## To be done
Look in the material below for the line with "make_deck()" and the line with "imported = [obj", then set down exactly those two lines and all lines between, nothing more.

┌─ Input material

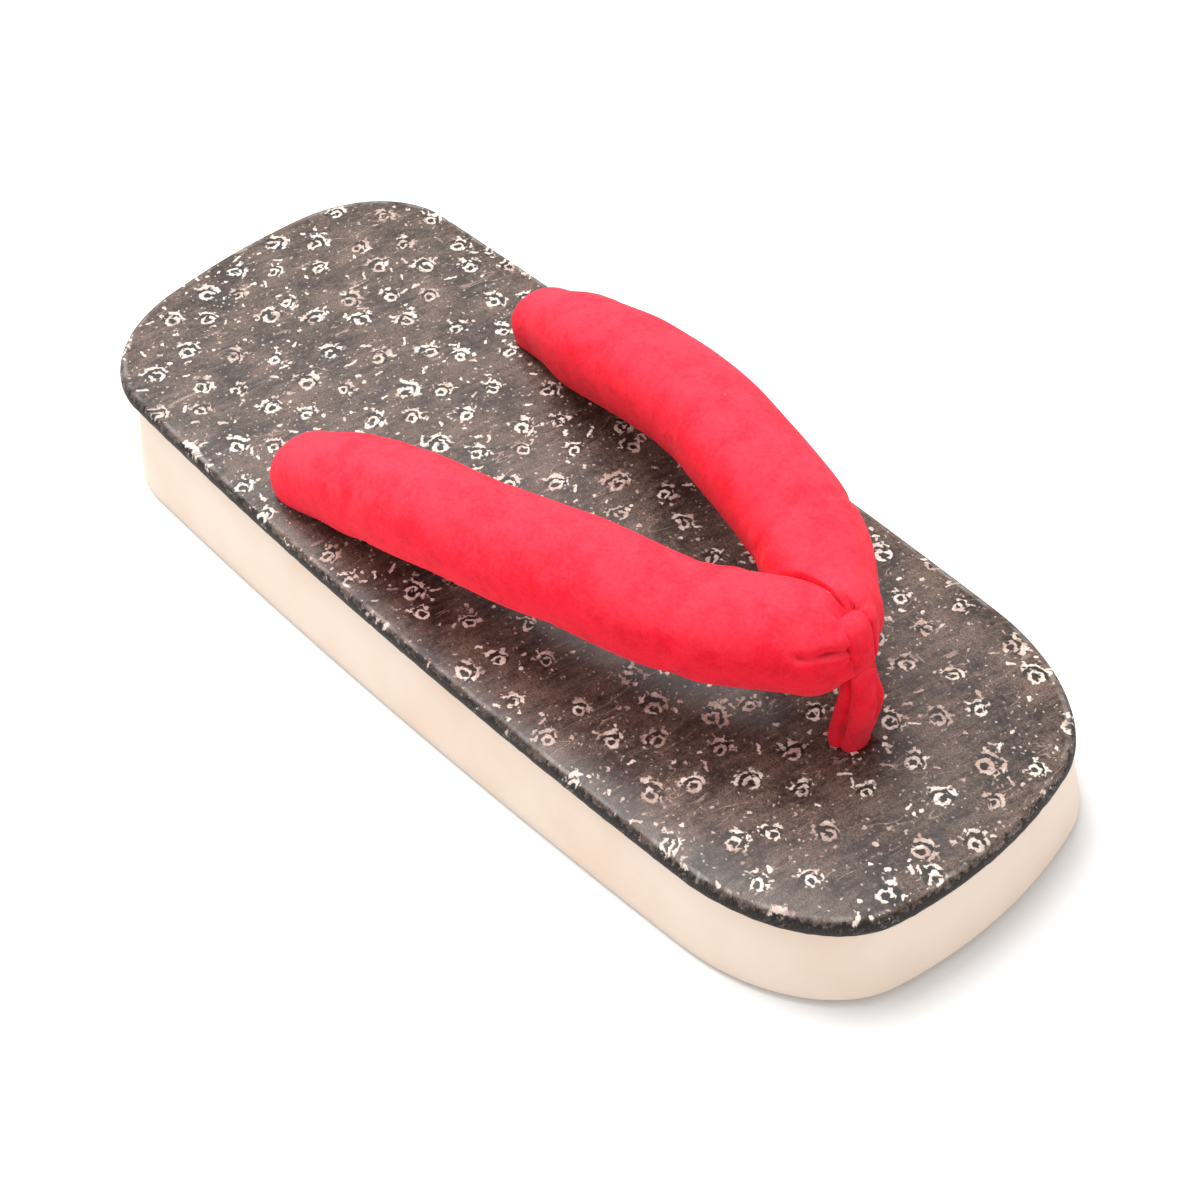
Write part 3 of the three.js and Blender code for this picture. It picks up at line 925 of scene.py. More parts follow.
@dataclass
class Sole:
    """The moulded wedge sole."""

    footprint: Footprint
    finish: FoamFinish
    flare: float = 1.8
    tuck_heel: float = 2.8
    tuck_toe: float = 0.6
    edge_round: float = 1.5
    around: int = 288
    under_shares: tuple[float, ...] = (0.03, 0.15, 0.3, 0.45, 0.6, 0.72, 0.82, 0.9, 0.96, 1.0)
    round_steps: int = 4
    side_steps: int = 12
    side_top: float = 0.985
    top_inset: float = 0.3
    top_shares: tuple[float, ...] = (0.995, 0.97, 0.85, 0.65, 0.4, 0.03)

    def wall(self, angle: float, level: float, inward: float) -> Vector:
        """Point of the side wall at a share of its height, moved inward."""
        along = self.footprint.edge(angle, 0.0).x / self.footprint.length + 0.5
        tuck = blended(self.tuck_heel, self.tuck_toe, along)
        lean = round(blended(self.flare, -tuck, level) - inward, 2)
        spot = self.footprint.edge(angle, lean).copy()
        spot.z = blended(self.footprint.sole_bottom(spot.x), self.footprint.sole_top(spot.x), level)
        return spot

    def face(
        self, height: Callable[[float], float], level: float, inward: float, share: float, number: int
    ) -> Vector:
        """Corner of a ring of the upper face or the underside.

        Args:
            height: Tells the face's height at an x.
            level: Share of the side wall's height at which the face starts.
            inward: How far inside the wall it starts.
            share: Size of the ring as a share of the whole face.
            number: Number of the corner.

        Returns:
            The corner's place.
        """
        spot = self.wall(math.tau / self.around * number, level, inward) * share
        return Vector((spot.x, spot.y, height(spot.x)))

    def build(self) -> bpy.types.Object:
        """Makes the sole without its holes."""
        form = Form()
        turn = math.tau / self.around
        under = partial(self.face, self.footprint.sole_bottom, 0.0, self.edge_round)
        ring = form.rows(self.around, [partial(under, share) for share in self.under_shares])
        for step in range(1, self.round_steps + 1):
            turn_up = math.pi / 2.0 * step / self.round_steps
            inward = self.edge_round * (1.0 - math.sin(turn_up))
            lift = Vector((0.0, 0.0, self.edge_round * (1.0 - math.cos(turn_up))))
            ring = form.next_ring(ring, lambda number: self.wall(turn * number, 0.0, inward) + lift)
        for step in range(1, self.side_steps + 1):
            level = step / self.side_steps * self.side_top
            rise = Vector((0.0, 0.0, self.edge_round * (1.0 - level)))
            ring = form.next_ring(ring, lambda number: self.wall(turn * number, level, 0.0) + rise)
        over = partial(self.face, self.footprint.sole_top, 1.0, self.top_inset)
        for share in self.top_shares:
            ring = form.next_ring(ring, partial(over, share))
        form.close(ring)
        piece = form.piece("sole_body", Slot.SOLE, self.finish.build())
        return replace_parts(piece, "sole")


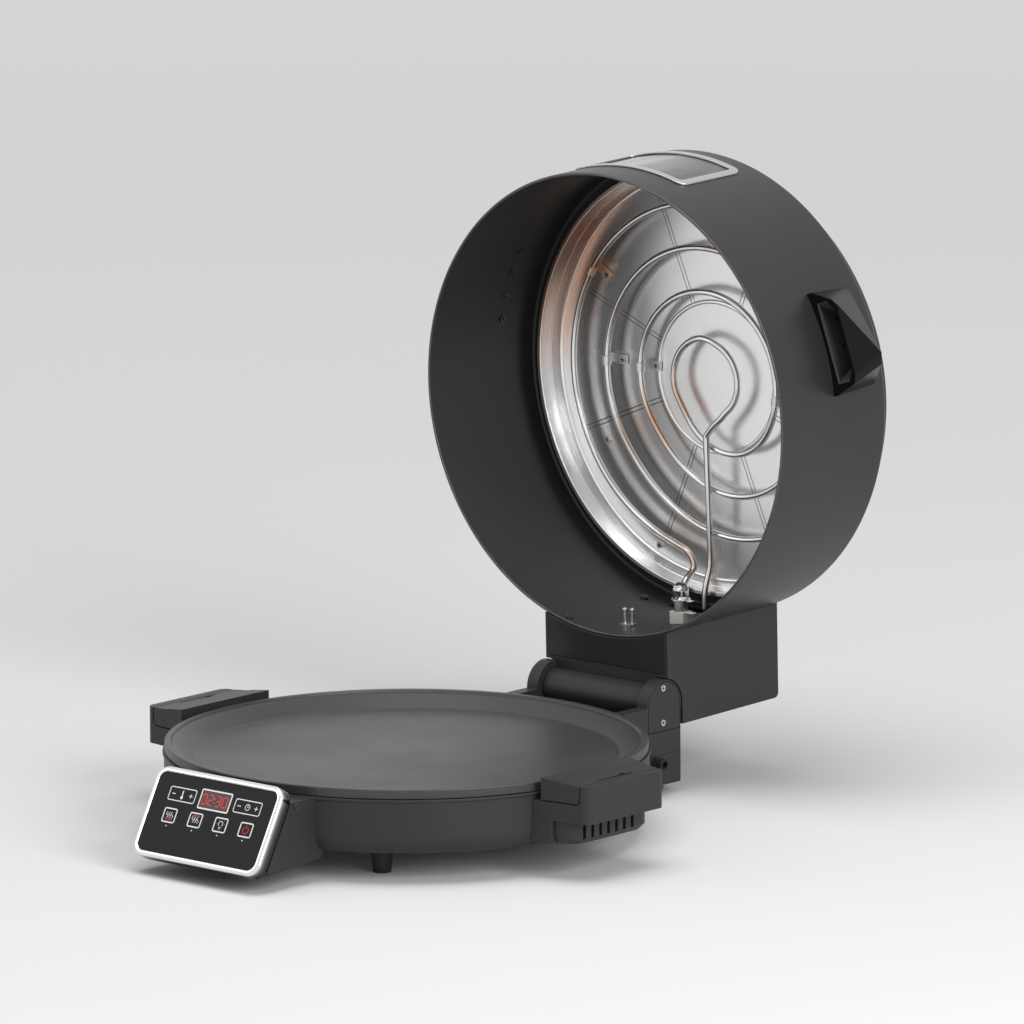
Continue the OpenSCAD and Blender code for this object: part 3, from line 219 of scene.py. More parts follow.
def dark_plastic(name, colour, roughness, grain=0.00004, shine=0.36):
    """A moulded black plastic with a faint cloud in its colour and a fine grain."""
    made = Finish(name, Roughness=roughness, Specular_IOR_Level=shine)
    cloud = made.noise(CLOUD_SCALE, 3)
    lighter = tuple(c * 1.12 for c in colour)
    darker = tuple(c * 0.9 for c in colour)
    made.drive("Base Color", made.node("ValToRGB", {"stops": [(0.3, darker), (0.7, lighter)]},
                                       Fac=cloud))
    made.drive("Roughness", cloud * 0.10 + (roughness - 0.05))
    made.bump(made.noise(GRAIN_SCALE, 2), grain, 0.35)
    return made


charcoal = dark_plastic("charcoal_plastic", (0.0215, 0.0215, 0.0225), 0.46)


def new_piece(name, work, body, finish, place=None, replaces=(), sharp=32,
              weighted=True):
    """Turns a bmesh in millimetres into a piece in the row frame that rides on a body."""
    bmesh.ops.transform(work, matrix=Matrix.Scale(MM, 4) @ (place or Matrix.Identity(4)),
                        verts=work.verts)
    mesh = bpy.data.meshes.new(name)
    for face in work.faces:
        face.smooth = True
    work.to_mesh(mesh)
    work.free()
    mesh.set_sharp_from_angle(angle=radians(sharp))
    mesh.materials.append(finish.material)
    piece = link(bpy.data.objects.new(name, mesh))
    if weighted:
        even = piece.modifiers.new("even_shading", "WEIGHTED_NORMAL")
        even.keep_sharp = True
        even.weight = 100
    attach(piece, body)
    if replaces:
        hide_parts(*replaces)
    return piece


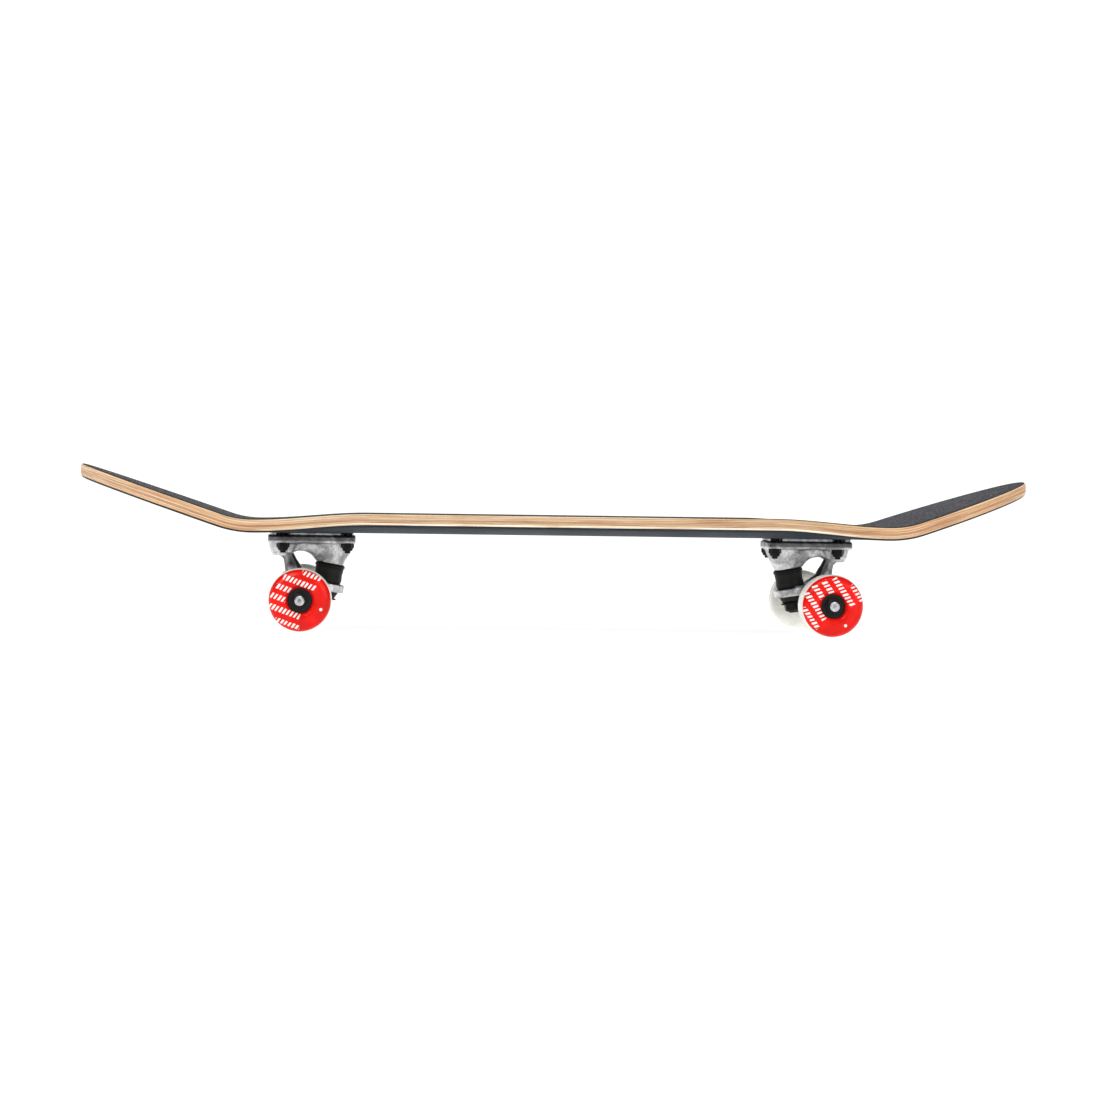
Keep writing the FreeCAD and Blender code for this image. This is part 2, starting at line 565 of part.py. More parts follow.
def outer_ring(side, start):
    ring = ring_y(OUTER_SHOULDER_R, BEARING_OUT_R, side, start, start + BEARING_W)
    return ring.cut(groove(side, start))


def inner_ring(side, start):
    ring = ring_y(BEARING_BORE_R, INNER_SHOULDER_R, side, start, start + BEARING_W)
    return ring.cut(groove(side, start))


def ball_directions():
    """Directions from the axle to each ball, set off from the rings' seam lines."""
    turns = [2 * math.pi * (i + 0.3) / BALL_COUNT for i in range(BALL_COUNT)]
    return [V(math.cos(turn), 0, math.sin(turn)) for turn in turns]


def balls(side, start):
    middle = V(0, side * (start + BEARING_W / 2), AXLE_Z)
    return [Part.makeSphere(BALL_R, middle + way * BALL_PITCH_R) for way in ball_directions()]


def cage(side, start):
    """A thin ring with a round pocket for each ball."""
    at = start + BEARING_W / 2
    ring = ring_y(BALL_PITCH_R - CAGE_HALF_T, BALL_PITCH_R + CAGE_HALF_T, side,
                  at - CAGE_HALF_W, at + CAGE_HALF_W)
    middle = V(0, side * at, AXLE_Z)
    for way in ball_directions():
        ring = ring.cut(rod(BALL_R + CAGE_POCKET_FIT, middle + way * (BALL_PITCH_R - 2), way, 4))
    return ring


def shields(side, start):
    """The two thin covers of one bearing, set just inside its faces."""
    inner, outer = INNER_SHOULDER_R + 0.3, OUTER_SHOULDER_R
    covers = []
    for low in (start + SHIELD_INSET, start + BEARING_W - SHIELD_INSET - SHIELD_T):
        covers.append(ring_y(inner, outer, side, low, low + SHIELD_T))
    return covers


def wheel(side):
    """The urethane tyre and its core in one moulding, with a seat for each bearing."""
    half, tread = WHEEL_W / 2, TREAD_W / 2
    seat = (BEARING_OUT_Y - BEARING_IN_Y) / 2
    inner = SPACER_L / 2
    outward = [(CORE_LIP_R, inner), (BEARING_OUT_R, inner), (BEARING_OUT_R, seat),
               (WHEEL_RECESS_R, seat + 0.4), (WHEEL_RECESS_R + 0.7, half - 0.8), (WHEEL_RECESS_R + 1.5, half),
               (WHEEL_R - 6.4, half), (WHEEL_R - 4.5, half - 0.6), (WHEEL_R - 1.8, half - 3.0),
               (WHEEL_R - 0.4, tread + 0.6), (WHEEL_R, tread - 1.4)]
    inward = [(r, -h) for r, h in reversed(outward)]
    return turned(outward + inward, V(0, side * WHEEL_MID_Y, AXLE_Z), V(0, side, 0))


def make_truck(end, word):
    """Every piece of one truck, with its wheels."""
    single = {"baseplate": baseplate, "pivot_cup": pivot_cup, "kingpin": kingpin, "kingpin_nut": kingpin_nut,
              "washer_top": washer_top, "washer_bottom": washer_bottom, "bushing_top": bushing_top,
              "bushing_bottom": bushing_bottom, "hanger": hanger, "axle": axle}
    for name, maker in single.items():
        save("%s_%s" % (name, word), on_board(maker(), end))
    both = {"axle_nuts": [axle_nut(side) for side in (-1, 1)],
            "bearing_spacers": [ring_y(AXLE_R + 0.1, SPACER_R, side, BEARING_IN_Y + BEARING_W,
                                       BEARING_IN_Y + BEARING_W + SPACER_L) for side in (-1, 1)],
            "speed_washers": [ring_y(AXLE_R + 0.1, SPEED_WASHER_R, side, at, at + WASHER_T)
                              for side in (-1, 1) for at in (HANGER_FACE, BEARING_OUT_Y)],
            "bearing_inner_rings": [inner_ring(side, start)
                                    for side in (-1, 1) for start in bearing_starts()]}
    for name, shapes in both.items():
        save("%s_%s" % (name, word), on_board(Part.makeCompound(shapes), end))
    for hand, board_side in (("near", -1), ("far", 1)):
        side = board_side if end < 0 else -board_side
        starts = bearing_starts()
        wheel_set = {"wheel": [wheel(side)],
                     "bearing_outer_rings": [outer_ring(side, start) for start in starts],
                     "bearing_balls": [ball for start in starts for ball in balls(side, start)],
                     "bearing_cages": [cage(side, start) for start in starts],
                     "bearing_shields": [cover for start in starts for cover in shields(side, start)]}
        for name, shapes in wheel_set.items():
            save("%s_%s_%s" % (name, word, hand), on_board(Part.makeCompound(shapes), end))


make_deck()
for board_end, end_word in ((-1, "front"), (1, "rear")):
    make_hardware(board_end, end_word)
    make_truck(board_end, end_word)
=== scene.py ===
"""Looks of a street skateboard: veneers, grip tape, cast trucks, bushings and printed wheels round its frame.

Places are metres in the board's frame: +X from nose to tail, +Z up, the ground at z = 0. Castings and
turned parts are worked out in millimetres in a truck's own frame, where x runs inboard from the axle.
"""
import math

import bpy
import numpy as np
from bpy.props import FloatProperty, FloatVectorProperty, IntProperty, PointerProperty
from mathutils import Matrix, Vector


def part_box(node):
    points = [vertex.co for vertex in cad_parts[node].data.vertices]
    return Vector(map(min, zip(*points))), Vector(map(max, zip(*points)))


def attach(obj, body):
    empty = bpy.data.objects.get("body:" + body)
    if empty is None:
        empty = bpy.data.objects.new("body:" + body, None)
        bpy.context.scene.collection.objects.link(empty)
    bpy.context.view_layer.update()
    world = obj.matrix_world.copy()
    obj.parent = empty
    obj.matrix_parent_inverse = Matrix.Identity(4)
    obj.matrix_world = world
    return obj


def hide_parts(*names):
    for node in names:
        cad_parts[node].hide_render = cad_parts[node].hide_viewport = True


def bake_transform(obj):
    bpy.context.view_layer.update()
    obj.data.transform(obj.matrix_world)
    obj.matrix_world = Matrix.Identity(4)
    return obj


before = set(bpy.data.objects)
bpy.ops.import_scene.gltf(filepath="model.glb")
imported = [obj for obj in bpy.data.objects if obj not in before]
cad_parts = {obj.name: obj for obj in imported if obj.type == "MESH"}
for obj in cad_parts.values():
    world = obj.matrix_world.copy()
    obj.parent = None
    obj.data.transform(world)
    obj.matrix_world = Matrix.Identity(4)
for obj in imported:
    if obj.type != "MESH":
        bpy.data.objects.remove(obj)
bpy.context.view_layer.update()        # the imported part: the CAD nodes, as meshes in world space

bl_info = {
    "name": "Street skateboard",
    "version": (1, 0, 0),
    "blender": (4, 5, 0),
    "location": "View3D > Sidebar > Skateboard",
    "description": "Builds a skateboard's veneers, trucks and wheels round its packed frame",
    "category": "Add Mesh",
}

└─

## The response
make_deck()
for board_end, end_word in ((-1, "front"), (1, "rear")):
    make_hardware(board_end, end_word)
    make_truck(board_end, end_word)
=== scene.py ===
"""Looks of a street skateboard: veneers, grip tape, cast trucks, bushings and printed wheels round its frame.

Places are metres in the board's frame: +X from nose to tail, +Z up, the ground at z = 0. Castings and
turned parts are worked out in millimetres in a truck's own frame, where x runs inboard from the axle.
"""
import math

import bpy
import numpy as np
from bpy.props import FloatProperty, FloatVectorProperty, IntProperty, PointerProperty
from mathutils import Matrix, Vector


def part_box(node):
    points = [vertex.co for vertex in cad_parts[node].data.vertices]
    return Vector(map(min, zip(*points))), Vector(map(max, zip(*points)))


def attach(obj, body):
    empty = bpy.data.objects.get("body:" + body)
    if empty is None:
        empty = bpy.data.objects.new("body:" + body, None)
        bpy.context.scene.collection.objects.link(empty)
    bpy.context.view_layer.update()
    world = obj.matrix_world.copy()
    obj.parent = empty
    obj.matrix_parent_inverse = Matrix.Identity(4)
    obj.matrix_world = world
    return obj


def hide_parts(*names):
    for node in names:
        cad_parts[node].hide_render = cad_parts[node].hide_viewport = True


def bake_transform(obj):
    bpy.context.view_layer.update()
    obj.data.transform(obj.matrix_world)
    obj.matrix_world = Matrix.Identity(4)
    return obj


before = set(bpy.data.objects)
bpy.ops.import_scene.gltf(filepath="model.glb")
imported = [obj for obj in bpy.data.objects if obj not in before]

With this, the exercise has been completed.